Les adultes s'entourent d'un voile, d'une barrière invisible, pour ne pas affronter ce qu’ils pressentent. Ils détournent le regard, s’absentent moralement. Le problème de ces enfants n’est au fond, un problème pour personne.
Ce retrait généralisé prend racine dans la figure de Keiko, la mère des quatre enfants. Au premier abord, elle semble plutôt attentionnée : elle joue avec ses enfants, les aide à faire leurs devoirs, sait imposer des règles avec douceur… Mais très vite, quelque chose cloche. Sa voix de crécelle cache quelque chose. Par moments, ses responsabilités de mère flirtent avec l’adolescence, en demandant à Akira ce qu’il y a à manger pour le dîner, en rentrant ivre à la maison sans s'excuser ou en rêvant tout haut d’un avenir conjugal avec un homme à peine rencontré… Et l’on comprend peu à peu que ces enfants, loin d’avoir été désirés, sont les vestiges épars d’une vie en fragments, tous issus de pères différents. Ils seront laissés à la garde d’Akira, devenu malgré lui le chef de la famille.

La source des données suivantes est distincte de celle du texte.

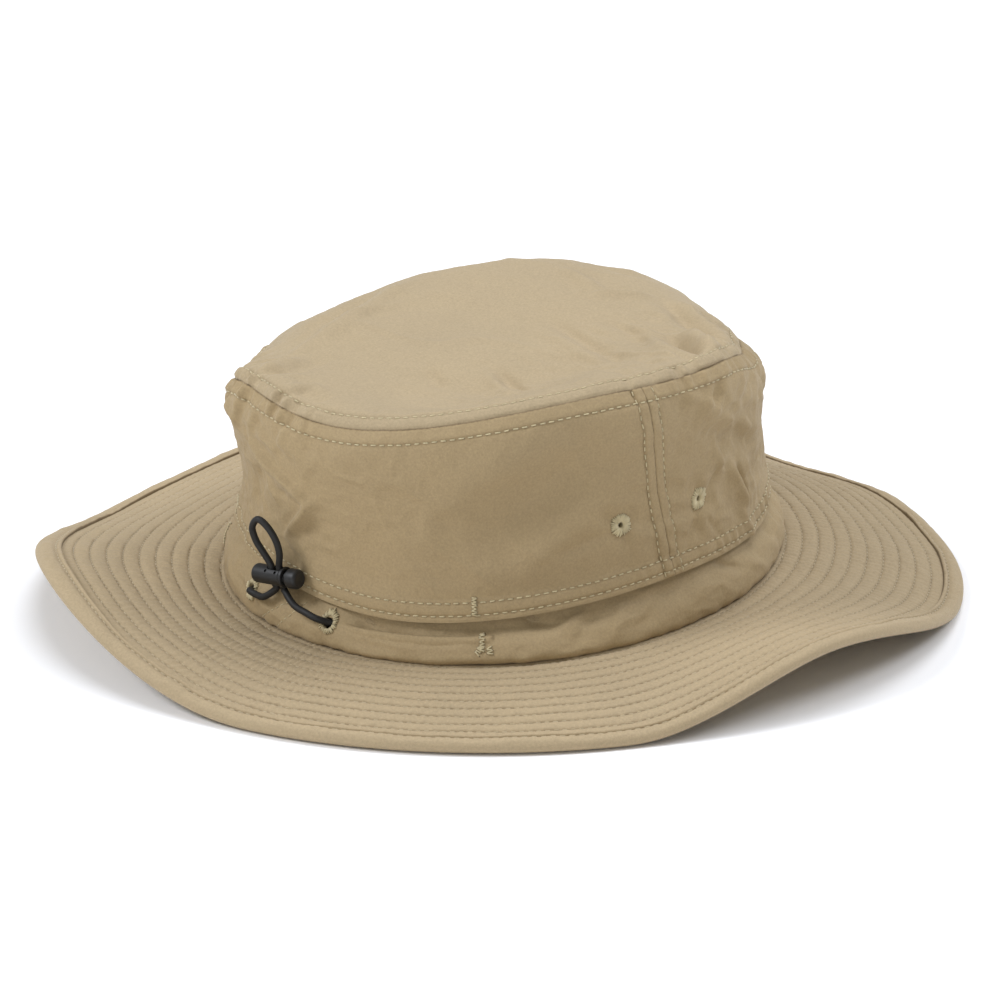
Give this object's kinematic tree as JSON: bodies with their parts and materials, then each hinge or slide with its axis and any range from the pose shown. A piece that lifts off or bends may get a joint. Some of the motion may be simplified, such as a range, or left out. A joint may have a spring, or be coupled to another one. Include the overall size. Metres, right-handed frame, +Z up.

C’est ainsi que ces enfants glissent peu à peu dans l’invisibilité. Pas de père. Pas d’état civil. Pas d'éducation. Entreposés comme des meubles. Déplacés comme des marchandises. Négligés comme des mauvaises herbes.
On pourrait cependant reprocher à Kore-Eda son appétence pour les touches symboliques qui parsèment son récit pourtant très réaliste : un flacon de vernis à ongle renversé, la chute d’un pot de plante, autant de signes annonciateurs peut-être un peu trop signifiants.
Je pense aussi à l’image du piano de Kyoko, amputé d’un pied, pour remplacer le corps inerte de la petite Yuki.
Mais cette stylisation s’accorde néanmoins avec une poésie de la litote, un art du haïku cinématographique qui prolonge, et réinvente d’une certaine manière, une certaine tradition du cinéma japonais.
Nobody Knows est un film déchirant qui se montre sur la durée.
Sans excès, sans éclat ni pathos, la caméra accompagne les enfants dans leur euphorie mouvementée (caméra épaule) autant que dans leur désillusion (gros plans fixes sur leur visage).
Sans juger, sans commenter, elle laisse émerger la complexité d’une situation où personne n’est totalement coupable mais où tout un système contribue à l’effacement, à la marginalité.
Et c’est dans ce froid impersonnel que Kore-Eda affirme, avec une grande pudeur, la puissance réchauffante du lien familial.
Malgré les drames et les abandons parentaux, la vie, fragile mais tenace, continue.
Et tant que les racines tiennent, l’herbe pousse encore, fermement entre les pavés.